> [GOAL OF THE EXERCISE] The lines to reproduce run from the first one through the line containing "return rings". Reproduce them exactly.

> [DATA SHOWN]
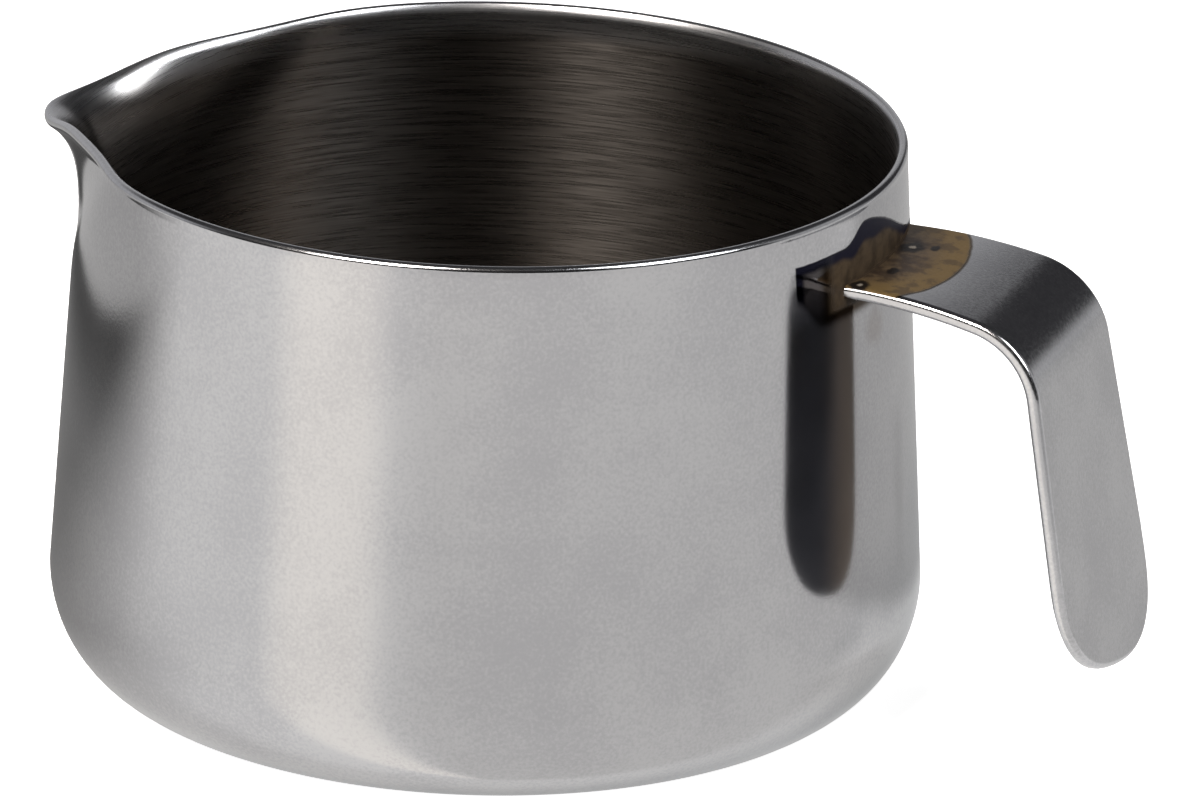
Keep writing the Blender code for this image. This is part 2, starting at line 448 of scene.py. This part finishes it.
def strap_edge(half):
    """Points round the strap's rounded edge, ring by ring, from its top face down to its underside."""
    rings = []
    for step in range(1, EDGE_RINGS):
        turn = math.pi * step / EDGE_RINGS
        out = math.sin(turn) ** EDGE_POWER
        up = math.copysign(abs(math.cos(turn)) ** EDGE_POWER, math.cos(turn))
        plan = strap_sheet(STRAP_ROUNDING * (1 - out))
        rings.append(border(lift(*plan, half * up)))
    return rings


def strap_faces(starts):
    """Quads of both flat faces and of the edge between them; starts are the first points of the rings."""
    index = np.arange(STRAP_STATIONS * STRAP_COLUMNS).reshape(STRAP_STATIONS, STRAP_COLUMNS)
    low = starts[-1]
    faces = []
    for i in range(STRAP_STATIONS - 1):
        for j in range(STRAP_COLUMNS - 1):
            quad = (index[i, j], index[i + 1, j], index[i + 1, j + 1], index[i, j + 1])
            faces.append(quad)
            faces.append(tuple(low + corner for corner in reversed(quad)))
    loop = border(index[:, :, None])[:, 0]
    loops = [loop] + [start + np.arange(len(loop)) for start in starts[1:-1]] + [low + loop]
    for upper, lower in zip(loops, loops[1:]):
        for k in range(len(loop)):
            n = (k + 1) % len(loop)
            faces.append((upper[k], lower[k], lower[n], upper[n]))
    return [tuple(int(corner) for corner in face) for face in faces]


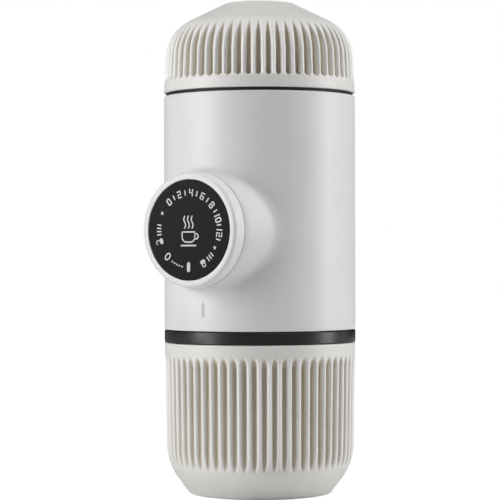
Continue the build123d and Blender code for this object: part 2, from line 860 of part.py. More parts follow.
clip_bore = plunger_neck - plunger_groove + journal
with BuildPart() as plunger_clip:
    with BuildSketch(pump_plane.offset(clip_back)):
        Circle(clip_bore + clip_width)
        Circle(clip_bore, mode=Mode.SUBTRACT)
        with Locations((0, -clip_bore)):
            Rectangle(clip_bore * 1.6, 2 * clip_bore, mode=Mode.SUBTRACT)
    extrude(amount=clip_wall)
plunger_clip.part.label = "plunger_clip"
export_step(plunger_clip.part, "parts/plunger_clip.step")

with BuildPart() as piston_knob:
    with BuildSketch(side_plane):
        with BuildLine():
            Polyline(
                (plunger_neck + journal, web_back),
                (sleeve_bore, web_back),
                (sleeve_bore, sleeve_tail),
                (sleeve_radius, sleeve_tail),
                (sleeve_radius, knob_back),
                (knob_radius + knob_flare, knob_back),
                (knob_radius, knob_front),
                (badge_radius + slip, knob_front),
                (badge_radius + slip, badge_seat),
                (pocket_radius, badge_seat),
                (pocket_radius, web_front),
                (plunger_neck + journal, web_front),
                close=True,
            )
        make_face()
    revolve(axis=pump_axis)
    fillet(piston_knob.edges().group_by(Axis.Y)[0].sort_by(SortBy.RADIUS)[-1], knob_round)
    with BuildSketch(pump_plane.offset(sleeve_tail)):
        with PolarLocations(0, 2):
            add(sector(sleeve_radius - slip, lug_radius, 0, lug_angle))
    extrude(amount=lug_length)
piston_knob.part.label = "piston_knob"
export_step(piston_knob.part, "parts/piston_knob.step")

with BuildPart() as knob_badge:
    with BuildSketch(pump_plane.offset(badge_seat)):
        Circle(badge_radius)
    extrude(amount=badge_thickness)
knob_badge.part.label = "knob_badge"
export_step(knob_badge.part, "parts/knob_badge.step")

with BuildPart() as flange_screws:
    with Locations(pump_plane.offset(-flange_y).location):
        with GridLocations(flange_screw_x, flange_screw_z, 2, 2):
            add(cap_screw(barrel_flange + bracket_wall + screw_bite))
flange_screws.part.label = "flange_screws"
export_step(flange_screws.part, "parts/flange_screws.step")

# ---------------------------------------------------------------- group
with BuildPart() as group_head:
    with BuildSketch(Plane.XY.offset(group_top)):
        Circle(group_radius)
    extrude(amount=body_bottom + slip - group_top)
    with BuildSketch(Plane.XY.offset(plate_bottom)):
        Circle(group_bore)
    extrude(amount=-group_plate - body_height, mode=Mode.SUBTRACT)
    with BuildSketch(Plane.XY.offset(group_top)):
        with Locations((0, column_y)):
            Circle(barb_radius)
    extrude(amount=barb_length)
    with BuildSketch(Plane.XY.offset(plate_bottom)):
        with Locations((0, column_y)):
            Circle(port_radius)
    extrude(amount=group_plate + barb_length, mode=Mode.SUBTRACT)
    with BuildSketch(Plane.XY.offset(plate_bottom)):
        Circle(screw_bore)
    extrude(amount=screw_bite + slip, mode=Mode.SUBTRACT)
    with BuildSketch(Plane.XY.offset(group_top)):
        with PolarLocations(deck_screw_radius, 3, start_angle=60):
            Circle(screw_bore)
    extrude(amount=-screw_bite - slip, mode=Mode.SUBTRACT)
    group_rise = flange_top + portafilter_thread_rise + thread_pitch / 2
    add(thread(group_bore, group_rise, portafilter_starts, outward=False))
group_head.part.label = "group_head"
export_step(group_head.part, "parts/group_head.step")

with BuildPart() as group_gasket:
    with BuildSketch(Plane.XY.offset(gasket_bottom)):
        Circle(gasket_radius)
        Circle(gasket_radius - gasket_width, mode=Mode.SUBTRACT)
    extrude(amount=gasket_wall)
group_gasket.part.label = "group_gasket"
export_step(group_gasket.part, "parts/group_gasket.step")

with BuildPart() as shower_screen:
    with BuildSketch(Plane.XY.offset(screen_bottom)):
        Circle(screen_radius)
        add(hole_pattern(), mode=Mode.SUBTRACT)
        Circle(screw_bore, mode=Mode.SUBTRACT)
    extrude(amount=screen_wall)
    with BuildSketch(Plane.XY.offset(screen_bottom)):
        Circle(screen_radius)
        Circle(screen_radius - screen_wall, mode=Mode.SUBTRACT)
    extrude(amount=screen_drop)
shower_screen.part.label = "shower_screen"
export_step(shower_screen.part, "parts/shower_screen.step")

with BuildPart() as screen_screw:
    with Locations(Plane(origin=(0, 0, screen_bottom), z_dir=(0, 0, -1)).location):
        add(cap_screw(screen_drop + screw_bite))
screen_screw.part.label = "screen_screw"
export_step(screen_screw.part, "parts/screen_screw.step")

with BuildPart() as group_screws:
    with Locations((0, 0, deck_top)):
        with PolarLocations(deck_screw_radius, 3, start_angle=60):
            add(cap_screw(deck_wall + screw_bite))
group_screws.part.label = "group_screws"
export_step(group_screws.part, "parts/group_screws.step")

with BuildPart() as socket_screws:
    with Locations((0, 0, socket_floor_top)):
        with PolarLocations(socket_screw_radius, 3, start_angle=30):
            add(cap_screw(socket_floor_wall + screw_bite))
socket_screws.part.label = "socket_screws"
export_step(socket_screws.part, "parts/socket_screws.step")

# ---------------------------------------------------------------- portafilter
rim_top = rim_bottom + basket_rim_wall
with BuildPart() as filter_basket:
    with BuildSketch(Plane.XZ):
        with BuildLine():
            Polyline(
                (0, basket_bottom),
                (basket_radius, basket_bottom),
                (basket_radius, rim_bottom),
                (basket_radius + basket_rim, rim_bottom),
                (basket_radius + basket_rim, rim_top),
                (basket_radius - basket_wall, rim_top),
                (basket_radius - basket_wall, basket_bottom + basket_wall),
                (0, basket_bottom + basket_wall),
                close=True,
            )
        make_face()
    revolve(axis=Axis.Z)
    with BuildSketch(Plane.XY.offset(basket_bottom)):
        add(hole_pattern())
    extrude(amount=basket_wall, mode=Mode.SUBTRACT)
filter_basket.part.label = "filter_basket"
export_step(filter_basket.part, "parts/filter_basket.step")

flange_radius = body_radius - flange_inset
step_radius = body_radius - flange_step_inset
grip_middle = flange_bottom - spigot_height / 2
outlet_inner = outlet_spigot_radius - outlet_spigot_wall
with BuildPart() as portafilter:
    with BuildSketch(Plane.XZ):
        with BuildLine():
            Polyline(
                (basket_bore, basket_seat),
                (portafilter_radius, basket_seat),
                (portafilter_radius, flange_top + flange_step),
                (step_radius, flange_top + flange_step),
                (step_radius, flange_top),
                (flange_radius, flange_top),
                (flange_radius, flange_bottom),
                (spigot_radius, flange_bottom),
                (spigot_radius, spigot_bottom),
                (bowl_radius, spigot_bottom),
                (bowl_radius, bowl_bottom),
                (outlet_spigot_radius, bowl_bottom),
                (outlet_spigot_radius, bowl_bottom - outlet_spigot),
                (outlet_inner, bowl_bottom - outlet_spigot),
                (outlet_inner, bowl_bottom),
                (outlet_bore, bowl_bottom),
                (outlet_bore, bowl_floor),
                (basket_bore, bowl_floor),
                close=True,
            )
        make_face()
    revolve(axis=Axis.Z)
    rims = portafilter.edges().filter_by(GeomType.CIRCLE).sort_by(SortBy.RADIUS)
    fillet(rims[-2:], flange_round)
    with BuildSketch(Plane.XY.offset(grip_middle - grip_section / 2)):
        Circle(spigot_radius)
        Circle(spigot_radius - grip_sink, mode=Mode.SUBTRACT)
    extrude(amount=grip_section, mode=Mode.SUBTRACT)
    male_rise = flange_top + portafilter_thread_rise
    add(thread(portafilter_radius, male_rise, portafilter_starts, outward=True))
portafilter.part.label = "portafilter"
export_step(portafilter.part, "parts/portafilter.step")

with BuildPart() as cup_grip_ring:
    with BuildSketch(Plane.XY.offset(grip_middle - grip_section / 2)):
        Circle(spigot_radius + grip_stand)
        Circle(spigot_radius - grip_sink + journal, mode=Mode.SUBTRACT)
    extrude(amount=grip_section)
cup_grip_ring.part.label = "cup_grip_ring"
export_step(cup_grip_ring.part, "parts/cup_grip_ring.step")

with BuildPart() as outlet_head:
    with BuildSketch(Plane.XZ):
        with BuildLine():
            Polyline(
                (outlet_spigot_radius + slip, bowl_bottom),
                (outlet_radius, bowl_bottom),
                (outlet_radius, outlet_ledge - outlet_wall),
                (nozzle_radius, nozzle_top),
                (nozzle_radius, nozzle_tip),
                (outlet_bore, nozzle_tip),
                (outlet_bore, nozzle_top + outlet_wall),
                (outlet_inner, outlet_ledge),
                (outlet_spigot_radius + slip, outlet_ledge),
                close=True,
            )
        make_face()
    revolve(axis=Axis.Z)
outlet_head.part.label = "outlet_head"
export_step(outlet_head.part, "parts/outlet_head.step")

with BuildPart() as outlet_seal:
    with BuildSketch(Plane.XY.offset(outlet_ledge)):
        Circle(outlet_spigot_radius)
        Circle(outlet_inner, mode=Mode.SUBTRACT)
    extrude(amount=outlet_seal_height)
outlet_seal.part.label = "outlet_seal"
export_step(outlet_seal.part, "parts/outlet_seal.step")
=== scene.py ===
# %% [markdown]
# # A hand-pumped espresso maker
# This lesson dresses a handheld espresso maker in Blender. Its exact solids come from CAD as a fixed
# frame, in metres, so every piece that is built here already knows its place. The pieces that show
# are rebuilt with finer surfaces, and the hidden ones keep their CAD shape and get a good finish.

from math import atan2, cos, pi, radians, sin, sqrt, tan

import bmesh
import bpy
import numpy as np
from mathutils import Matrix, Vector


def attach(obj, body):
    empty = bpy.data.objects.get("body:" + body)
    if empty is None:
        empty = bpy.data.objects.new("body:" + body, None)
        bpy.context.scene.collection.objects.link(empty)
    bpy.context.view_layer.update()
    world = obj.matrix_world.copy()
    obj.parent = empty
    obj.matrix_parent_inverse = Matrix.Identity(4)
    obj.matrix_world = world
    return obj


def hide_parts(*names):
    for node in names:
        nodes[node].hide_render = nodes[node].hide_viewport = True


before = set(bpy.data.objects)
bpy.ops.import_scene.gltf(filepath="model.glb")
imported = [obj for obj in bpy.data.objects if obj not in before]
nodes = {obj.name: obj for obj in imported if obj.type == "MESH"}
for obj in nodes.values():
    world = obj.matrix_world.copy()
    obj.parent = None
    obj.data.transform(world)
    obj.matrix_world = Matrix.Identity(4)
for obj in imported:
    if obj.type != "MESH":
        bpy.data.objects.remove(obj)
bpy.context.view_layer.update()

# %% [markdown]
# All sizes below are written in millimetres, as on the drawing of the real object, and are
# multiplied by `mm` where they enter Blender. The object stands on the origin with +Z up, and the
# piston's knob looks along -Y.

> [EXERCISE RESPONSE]
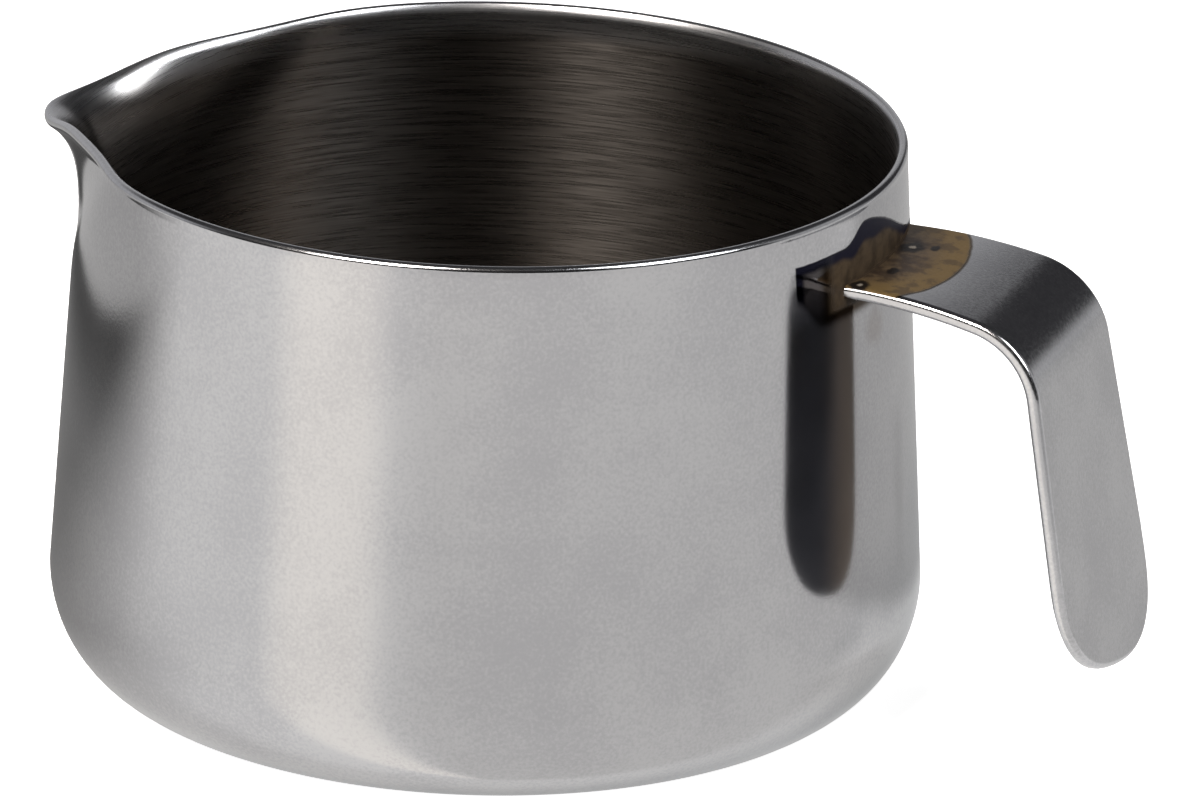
Keep writing the Blender code for this image. This is part 2, starting at line 448 of scene.py. This part finishes it.
def strap_edge(half):
    """Points round the strap's rounded edge, ring by ring, from its top face down to its underside."""
    rings = []
    for step in range(1, EDGE_RINGS):
        turn = math.pi * step / EDGE_RINGS
        out = math.sin(turn) ** EDGE_POWER
        up = math.copysign(abs(math.cos(turn)) ** EDGE_POWER, math.cos(turn))
        plan = strap_sheet(STRAP_ROUNDING * (1 - out))
        rings.append(border(lift(*plan, half * up)))
    return rings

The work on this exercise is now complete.